* _Goal_:
Beginning with the line where "heel_mark();" appears, restate the lines word for word through the last one in the listing.

* _Rows_:

····················

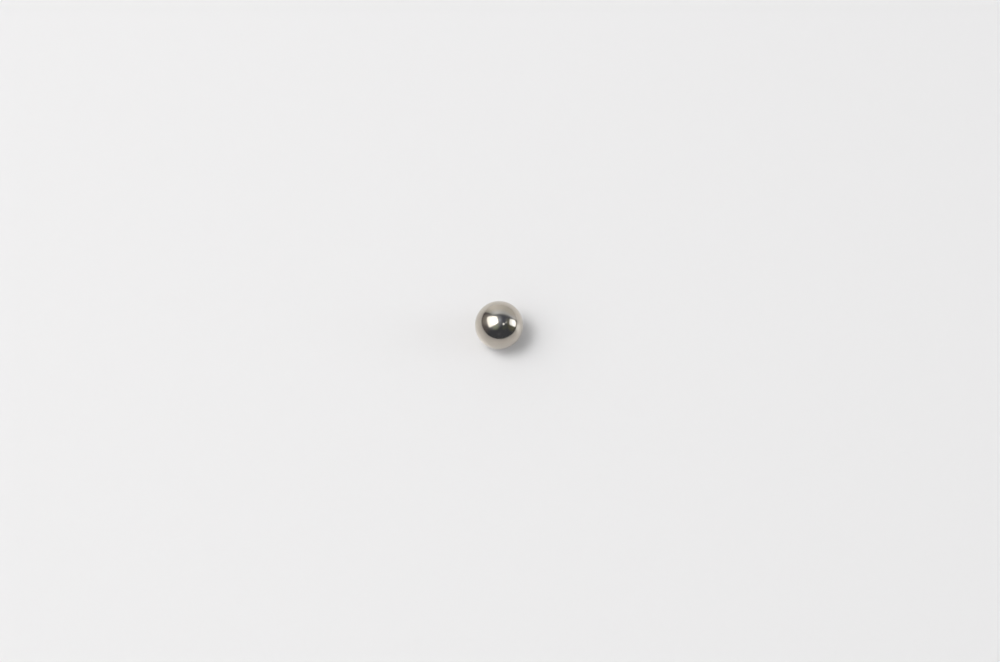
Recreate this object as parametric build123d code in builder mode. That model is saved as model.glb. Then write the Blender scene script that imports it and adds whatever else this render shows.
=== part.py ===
from build123d import *
import os

# A loose steel ball. Millimetres, +Z up, with the origin at the centre of the ball.

# Driving dimension: the diameter measured across the centre
ball_diameter = 10.0

ball_radius = ball_diameter / 2

# Half a turn of arc, from the bottom pole up to the top pole
arc_start_angle = -90
arc_sweep = 180

# Steel ball: half a disc, closed along the vertical axis and turned once round it
with BuildPart() as steel_ball:
    with BuildSketch(Plane.XZ):
        with BuildLine():
            surface_arc = CenterArc((0, 0), ball_radius, arc_start_angle, arc_sweep)
            Line(surface_arc @ 1, surface_arc @ 0)
        make_face()
    revolve(axis=Axis.Z)

steel_ball.part.label = "steel_ball"

os.makedirs("parts", exist_ok=True)
export_step(steel_ball.part, "parts/steel_ball.step")
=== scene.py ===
import math

import bpy
from bpy.props import FloatProperty, FloatVectorProperty, IntProperty, PointerProperty
from mathutils import Matrix, Vector


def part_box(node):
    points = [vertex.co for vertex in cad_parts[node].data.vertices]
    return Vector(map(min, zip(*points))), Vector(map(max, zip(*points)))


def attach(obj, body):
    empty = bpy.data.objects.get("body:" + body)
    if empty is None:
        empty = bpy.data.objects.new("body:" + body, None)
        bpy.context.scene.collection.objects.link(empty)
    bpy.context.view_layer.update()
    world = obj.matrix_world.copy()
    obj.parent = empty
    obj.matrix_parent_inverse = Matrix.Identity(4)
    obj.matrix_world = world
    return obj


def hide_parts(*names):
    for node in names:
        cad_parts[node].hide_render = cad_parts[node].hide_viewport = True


bl_info = {
    "name": "Steel Ball",
    "version": (1, 0, 0),
    "blender": (4, 5, 0),
    "location": "View3D > Sidebar > Steel Ball",
    "description": "Makes a loose polished steel ball on a pale studio floor",
    "category": "Add Mesh",
}

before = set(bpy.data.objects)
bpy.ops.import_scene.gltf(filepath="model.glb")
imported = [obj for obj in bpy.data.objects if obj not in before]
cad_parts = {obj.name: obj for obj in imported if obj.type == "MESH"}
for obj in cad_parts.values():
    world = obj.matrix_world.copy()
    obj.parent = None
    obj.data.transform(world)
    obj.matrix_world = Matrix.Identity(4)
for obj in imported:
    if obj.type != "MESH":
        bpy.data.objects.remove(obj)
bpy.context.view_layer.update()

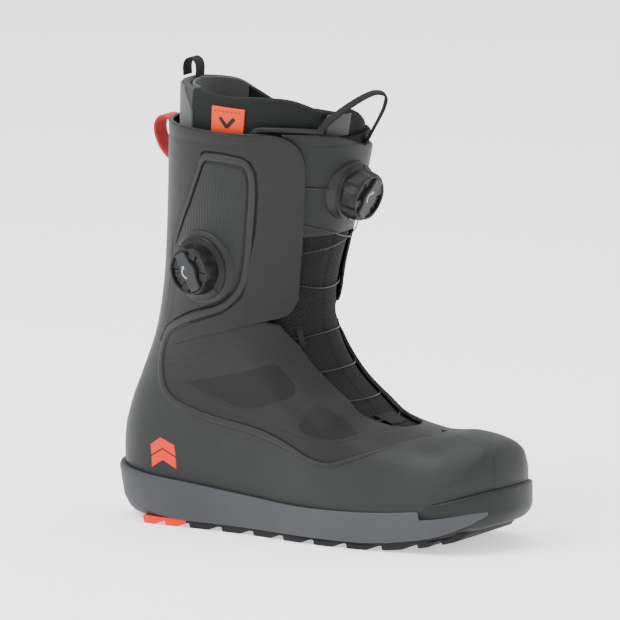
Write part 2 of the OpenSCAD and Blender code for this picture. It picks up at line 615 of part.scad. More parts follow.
// ---- Dials -----------------------------------------------------------------------------
// Places of the dials on the skin: centre, heading of the axis and its tilt below level
SIDE_DIAL = [[-66, -49.2, 182.5], -98.5, 4.5];
FRONT_DIAL = [[25.8, -6.9, 236.5], -6.5, 13.5];
module at_dial(d) translate(d[0]) rotate([0, 90 + d[2], d[1]]) rotate([0, 0, 90]) children();

// Heights inside a dial, from the skin outwards
COLLAR_TOP = 1.8;
FLANGE_TOP = COLLAR_TOP + 2;
WALL_TOP = FLANGE_TOP + 5;
SPOOL_TOP = FLANGE_TOP + 3.4;
RATCHET_TOP = SPOOL_TOP + 2;
KNOB_FLOOR = RATCHET_TOP + 1.2;
KNOB_TOP = COLLAR_TOP + dial_h - 1.5;
WELL_R = 14;

// A moulded saddle: flat on top, and cut underneath to the shaft's curve
module dial_collar(d, r, shaft_r) {
  color("#474949")
  at_dial(d)
  difference() {
    translate([0, 0, -6.5]) cylinder(h = 6.5 + COLLAR_TOP, r = r);
    translate([0, 60, 1.1 - shaft_r]) rotate([90, 0, 0]) cylinder(h = 120, r = shaft_r, $fn = 256);
    translate([0, 0, -8]) cylinder(h = 12, r = 12);
  }
}

module dial_housing(d, r) {
  color("#333435")
  at_dial(d)
  difference() {
    union() {
      translate([0, 0, COLLAR_TOP + 0.02]) cylinder(h = FLANGE_TOP - COLLAR_TOP, r = r);
      translate([0, 0, FLANGE_TOP - 0.5]) cylinder(h = WALL_TOP - FLANGE_TOP + 0.5, r = WELL_R + 1.6);
    }
    translate([0, 0, FLANGE_TOP]) cylinder(h = 12, r = WELL_R);
    translate([0, 0, 0]) cylinder(h = 12, r = pin_r);
    for (a = [0, 180]) rotate([0, 0, a]) translate([WELL_R - 3, 0, FLANGE_TOP + 1.5])
      rotate([0, 90, 0]) cylinder(h = 8, r = 0.8);
  }
}

// The pin that the spool turns on, with a broad head under the knob
module dial_screw(d) {
  color("#9a9b9d")
  at_dial(d) {
    translate([0, 0, COLLAR_TOP]) cylinder(h = RATCHET_TOP - COLLAR_TOP + 0.1, r = pin_r - 0.02);
    translate([0, 0, RATCHET_TOP + 0.1]) cylinder(h = 0.8, r = pin_r + 1.5);
  }
}

module dial_spool(d) {
  color("#56585a")
  at_dial(d)
  difference() {
    union() {
      translate([0, 0, FLANGE_TOP + 0.1]) cylinder(h = 0.8, r = 11);
      translate([0, 0, FLANGE_TOP + 0.1]) cylinder(h = SPOOL_TOP - FLANGE_TOP - 0.1, r = 7);
      translate([0, 0, SPOOL_TOP - 0.8]) cylinder(h = 0.8, r = 11);
    }
    cylinder(h = 20, r = pin_r - 0.02 + running);
  }
}

TEETH = 24;
module dial_ratchet(d) {
  color("#717376")
  at_dial(d)
  translate([0, 0, SPOOL_TOP + 0.02])
  linear_extrude(RATCHET_TOP - SPOOL_TOP - 0.1)
  difference() {
    polygon([for (i = [0:TEETH - 1]) let (a = i * 360 / TEETH, b = (i + 0.9) * 360 / TEETH)
               each [12 * [cos(a), sin(a)], 13.5 * [cos(b), sin(b)]]]);
    circle(r = pin_r - 0.02 + running);
  }
}

GRIPS = 6;
module dial_knob(d) {
  color("#3a3b3c")
  at_dial(d)
  difference() {
    translate([0, 0, FLANGE_TOP + 0.4]) cylinder(h = KNOB_TOP - FLANGE_TOP - 0.4, r = knob_r);
    translate([0, 0, 0]) cylinder(h = KNOB_FLOOR, r = WELL_R + 2);
    cylinder(h = 30, r = 5);
    for (i = [0:GRIPS - 1]) rotate([0, 0, i * 360 / GRIPS])
      translate([knob_r + 5, 0, FLANGE_TOP]) cylinder(h = 20, r = 6.2);
  }
}

module dial_cap(d) {
  color("#515355")
  at_dial(d)
  translate([0, 0, KNOB_TOP + 0.02]) {
    cylinder(h = 1, r = 13);
    translate([0, 0, 1]) cylinder(h = 0.5, r = 11);
  }
}

module side_dial_collar() dial_collar(SIDE_DIAL, 25.5, 84);
module side_dial_housing() dial_housing(SIDE_DIAL, 22);
module side_dial_spool() dial_spool(SIDE_DIAL);
module side_dial_ratchet() dial_ratchet(SIDE_DIAL);
module side_dial_screw() dial_screw(SIDE_DIAL);
module side_dial_knob() dial_knob(SIDE_DIAL);
module side_dial_cap() dial_cap(SIDE_DIAL);
module front_dial_collar() dial_collar(FRONT_DIAL, 21, 54);
module front_dial_housing() dial_housing(FRONT_DIAL, 20);
module front_dial_spool() dial_spool(FRONT_DIAL);
module front_dial_ratchet() dial_ratchet(FRONT_DIAL);
module front_dial_screw() dial_screw(FRONT_DIAL);
module front_dial_knob() dial_knob(FRONT_DIAL);
module front_dial_cap() dial_cap(FRONT_DIAL);

outsole();
heel_tread();
midsole();
heel_cushion();
lasting_board();
toe_bumper();
rear_shell();
lateral_foxing();
medial_foxing();
toe_box();
lateral_quarter();
medial_quarter();
lateral_cuff();
medial_cuff();
outer_tongue();
front_shield();
heel_counter();
toe_puff();
lateral_flap();
medial_flap();
dial_panel();
medial_panel();
lateral_piping();
medial_piping();
quarter_windows();
heel_mark();
lateral_guides();
medial_guides();
toe_lace_loop();
upper_lace();
lower_lace();
ankle_harness();
liner_foot();
liner_cuff();
liner_heel_collar();
liner_tongue();
liner_lining();
footbed();
liner_tag();
heel_loop();
liner_loop();
tongue_strap();
side_dial_collar();
side_dial_housing();
side_dial_spool();
side_dial_ratchet();
side_dial_screw();
side_dial_knob();
side_dial_cap();
front_dial_collar();
front_dial_housing();
front_dial_spool();
front_dial_ratchet();
front_dial_screw();
front_dial_knob();
front_dial_cap();
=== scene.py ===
import math

import bpy
import numpy as np
from mathutils import Matrix, Vector


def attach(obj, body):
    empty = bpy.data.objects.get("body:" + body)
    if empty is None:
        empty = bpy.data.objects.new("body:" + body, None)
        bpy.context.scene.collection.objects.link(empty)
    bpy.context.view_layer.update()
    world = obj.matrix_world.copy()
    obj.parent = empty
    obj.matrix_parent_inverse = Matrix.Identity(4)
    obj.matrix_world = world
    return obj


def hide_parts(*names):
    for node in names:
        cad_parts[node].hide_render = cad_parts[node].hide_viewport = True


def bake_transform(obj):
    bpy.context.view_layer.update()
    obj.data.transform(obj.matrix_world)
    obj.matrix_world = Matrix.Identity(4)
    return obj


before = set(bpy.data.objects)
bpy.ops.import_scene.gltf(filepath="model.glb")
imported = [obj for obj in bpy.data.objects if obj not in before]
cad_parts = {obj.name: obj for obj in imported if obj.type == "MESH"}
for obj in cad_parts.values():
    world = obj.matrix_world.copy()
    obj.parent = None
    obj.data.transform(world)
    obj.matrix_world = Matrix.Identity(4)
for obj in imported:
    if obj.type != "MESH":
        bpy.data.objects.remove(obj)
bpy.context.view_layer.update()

# Lengths are millimetres until a mesh is made.
MM = 0.001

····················

* _Solution for this task_:
heel_mark();
lateral_guides();
medial_guides();
toe_lace_loop();
upper_lace();
lower_lace();
ankle_harness();
liner_foot();
liner_cuff();
liner_heel_collar();
liner_tongue();
liner_lining();
footbed();
liner_tag();
heel_loop();
liner_loop();
tongue_strap();
side_dial_collar();
side_dial_housing();
side_dial_spool();
side_dial_ratchet();
side_dial_screw();
side_dial_knob();
side_dial_cap();
front_dial_collar();
front_dial_housing();
front_dial_spool();
front_dial_ratchet();
front_dial_screw();
front_dial_knob();
front_dial_cap();
=== scene.py ===
import math

import bpy
import numpy as np
from mathutils import Matrix, Vector


def attach(obj, body):
    empty = bpy.data.objects.get("body:" + body)
    if empty is None:
        empty = bpy.data.objects.new("body:" + body, None)
        bpy.context.scene.collection.objects.link(empty)
    bpy.context.view_layer.update()
    world = obj.matrix_world.copy()
    obj.parent = empty
    obj.matrix_parent_inverse = Matrix.Identity(4)
    obj.matrix_world = world
    return obj


def hide_parts(*names):
    for node in names:
        cad_parts[node].hide_render = cad_parts[node].hide_viewport = True


def bake_transform(obj):
    bpy.context.view_layer.update()
    obj.data.transform(obj.matrix_world)
    obj.matrix_world = Matrix.Identity(4)
    return obj


before = set(bpy.data.objects)
bpy.ops.import_scene.gltf(filepath="model.glb")
imported = [obj for obj in bpy.data.objects if obj not in before]
cad_parts = {obj.name: obj for obj in imported if obj.type == "MESH"}
for obj in cad_parts.values():
    world = obj.matrix_world.copy()
    obj.parent = None
    obj.data.transform(world)
    obj.matrix_world = Matrix.Identity(4)
for obj in imported:
    if obj.type != "MESH":
        bpy.data.objects.remove(obj)
bpy.context.view_layer.update()

# Lengths are millimetres until a mesh is made.
MM = 0.001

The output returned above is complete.